2022年8月号【編集長から】

★羊肉の串焼き、ザリガニ、アヒルの血を固めた「鴨血(ヤーシュエ)」の火鍋など、中国本土で人気の郷土料理をそのまま提供する店が最近、東京や近郊で増えている。日本人向けにアレンジされていない中華料理は「ガチ中華」と呼ばれ、在日中国人のほか、若い世代の日本人客の姿も目立つ。コロナ禍で日中間の人の往来は激減したが、食文化は海を越える。

★食品業界の友人によると、中国各地で多店舗展開する大手外食チェーンが日本に進出し、SNS動画の拡散などでブームに火をつけたという。日本にいながらにして多様な本場の味を堪能できる時代だというのに、中国には「一党独裁」「専制主義国家」といったレッテルを貼るだけで、その振る舞いのすべてを説明しようとするのは無理がある。ロシアがウクライナに侵攻したことで、台湾統一を悲願とする中国の真意と実力を見定める必要は増している。特集では政治、軍事、経済、自治組織などの分野に精通した専門家が中国の実像に迫った。
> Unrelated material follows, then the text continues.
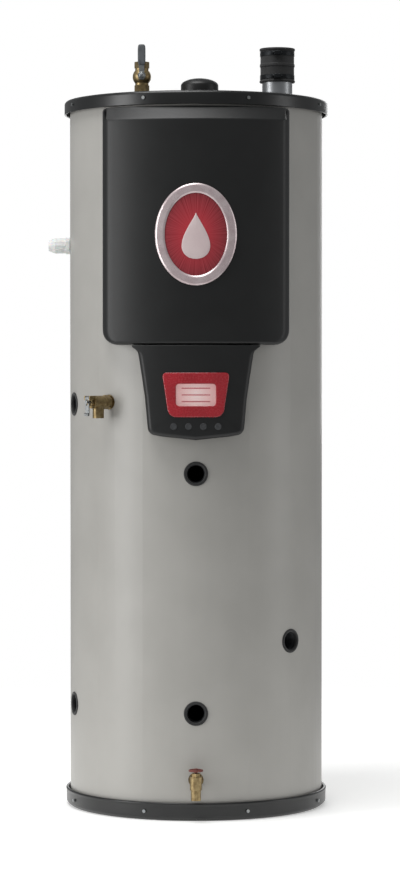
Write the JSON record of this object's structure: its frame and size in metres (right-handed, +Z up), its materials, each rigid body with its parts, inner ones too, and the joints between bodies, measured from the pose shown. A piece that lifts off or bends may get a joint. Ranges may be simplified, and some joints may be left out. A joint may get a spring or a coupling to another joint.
{
  "type": "tank water heater",
  "caption": "Floor-standing cylindrical storage water heater with a top burner compartment behind a bowed pull-off cover, a control console, piping ports and working valves.",
  "frame": {"origin": "centre of the base's underside, on the jacket's axis at floor level", "axes": "+Z up along the tank; the front cover and console face -Y; +X is to the right seen from the front"},
  "size_m": [0.7875, 0.8093, 2.14],
  "materials": {
    "jacket_paint": "satin",
    "black_steel": "satin",
    "cover_black": "satin",
    "badge_silver": "polished",
    "badge_red": "gloss",
    "display_clear": "gloss",
    "circuit_green": "satin",
    "key_grey": "matte",
    "black_rubber": "matte",
    "raw_steel": "satin",
    "clip_black": "matte",
    "cast_brass": "satin",
    "hand_red": "satin",
    "lever_grey": "satin",
    "black_iron": "matte",
    "pale_nylon": "satin",
    "white_pvc": "satin",
    "foam": "matte",
    "cast_aluminium": "satin",
    "porcelain": "satin",
    "motor_black": "satin",
    "wheel_steel": "satin",
    "pump_iron": "matte",
    "pump_red": "satin",
    "impeller_plastic": "satin",
    "copper": "satin",
    "box_grey": "satin"
  },
  "bodies": {
    "cabinet": {"jacket": "jacket_paint", "base_pan": "black_steel", "top_cap": "black_steel", "console_housing": "cover_black", "intake_hood": "cover_black", "display_bezel": "badge_red", "display_window": "display_clear", "display_board": "circuit_green", "control_board": "circuit_green", "port_grommets": "black_rubber", "vent_sleeve": "black_rubber", "tank_spuds": "raw_steel", "small_spuds": "raw_steel", "jacket_screws": "raw_steel", "vent_clamps": "raw_steel", "deck_plate": "raw_steel", "heat_exchanger": "raw_steel", "burner_tube": "raw_steel", "tank_shell": "raw_steel", "tank_head_top": "raw_steel", "tank_head_bottom": "raw_steel", "anode_rod": "raw_steel", "temperature_probes": "raw_steel", "vent_pipe": "raw_steel", "stud_clips": "clip_black", "flue_collector": "clip_black", "blower_housing": "clip_black", "tp_body": "cast_brass", "drain_body": "cast_brass", "gas_cock_body": "cast_brass", "gas_pipe": "black_iron", "tank_skirt": "black_iron", "power_gland": "pale_nylon", "condensate_pipe": "white_pvc", "inlet_diffuser": "white_pvc", "insulation": "foam", "burner_door": "cast_aluminium", "gas_control": "cast_aluminium", "electrodes": "porcelain", "blower_motor": "motor_black", "pump_body": "pump_iron", "pump_motor": "pump_red", "water_pipes": "copper", "control_box": "box_grey"},
    "cover": {"front_cover": "cover_black", "badge_rim": "badge_silver", "badge_field": "badge_red", "cover_studs": "raw_steel"},
    "menu_key": {"key_menu": "key_grey"},
    "down_key": {"key_down": "key_grey"},
    "up_key": {"key_up": "key_grey"},
    "enter_key": {"key_enter": "key_grey"},
    "relief_lever": {"tp_lever": "raw_steel"},
    "relief_stem": {"tp_stem": "raw_steel"},
    "drain_washer_holder": {"drain_washer": "black_rubber"},
    "drain_handle": {"drain_handwheel": "hand_red"},
    "gas_lever": {"gas_cock_ball": "raw_steel", "gas_cock_handle": "lever_grey"},
    "blower_rotor": {"blower_wheel": "wheel_steel"},
    "pump_rotor": {"pump_impeller": "impeller_plastic"}
  },
  "joints": [
    {"name": "cover_pull", "type": "slide", "parent": "cabinet", "child": "cover", "axis": [0, -1, 0], "range_m": [0, 0.3]},
    {"name": "menu_press", "type": "slide", "parent": "cabinet", "child": "menu_key", "axis": [0, 1, 0], "range_m": [0, 0.002], "stiffness_N_per_m": 300, "springref_m": -0.001},
    {"name": "down_press", "type": "slide", "parent": "cabinet", "child": "down_key", "axis": [0, 1, 0], "range_m": [0, 0.002], "stiffness_N_per_m": 300, "springref_m": -0.001},
    {"name": "up_press", "type": "slide", "parent": "cabinet", "child": "up_key", "axis": [0, 1, 0], "range_m": [0, 0.002], "stiffness_N_per_m": 300, "springref_m": -0.001},
    {"name": "enter_press", "type": "slide", "parent": "cabinet", "child": "enter_key", "axis": [0, 1, 0], "range_m": [0, 0.002], "stiffness_N_per_m": 300, "springref_m": -0.001},
    {"name": "relief_lever_pull", "type": "hinge", "parent": "cabinet", "child": "relief_lever", "pos_m": [-0.29241, -0.32475, 1.149], "axis": [-0.7431, 0.6691, 0], "range_deg": [0, 25], "stiffness_Nm_per_rad": 0.3, "springref_deg": -11.46},
    {"name": "relief_stem_lift", "type": "slide", "parent": "cabinet", "child": "relief_stem", "axis": [-0.6691, -0.7431, 0], "range_m": [0, 0.0071]},
    {"name": "drain_washer_lift", "type": "slide", "parent": "cabinet", "child": "drain_washer_holder", "axis": [0, 0, 1], "range_m": [0, 0.0061]},
    {"name": "drain_handle_turn", "type": "hinge", "parent": "drain_washer_holder", "child": "drain_handle", "pos_m": [0, -0.396, 0.14], "axis": [0, 0, 1], "range_deg": [0, 720]},
    {"name": "gas_lever_turn", "type": "hinge", "parent": "cabinet", "child": "gas_lever", "pos_m": [-0.153, 0, 2.052], "axis": [0, -1, 0], "range_deg": [0, 90]},
    {"name": "blower_spin", "type": "hinge", "parent": "cabinet", "child": "blower_rotor", "pos_m": [-0.095, 0.09, 1.845], "axis": [0, 1, 0], "continuous": true},
    {"name": "pump_spin", "type": "hinge", "parent": "cabinet", "child": "pump_rotor", "pos_m": [-0.185, -0.09, 1.4], "axis": [0, 1, 0], "continuous": true}
  ],
  "couplings": [
    {"joint": "relief_stem_lift", "follows": "relief_lever_pull", "m_per_rad": 0.016043},
    {"joint": "drain_washer_lift", "follows": "drain_handle_turn", "m_per_rad": 0.00047746}
  ]
}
★中国の台頭で超大国・米国の相対的な力は低下したが、なお世界の行方のカギを握っているのは間違いない。米国専門家で一層の活躍が期待されながら急逝した中山俊宏さんを友人が追悼した。今月号から編集長を務めるにあたり、中山さんに続く気鋭の論客の言葉を読者に届ける役割の重さを感じている。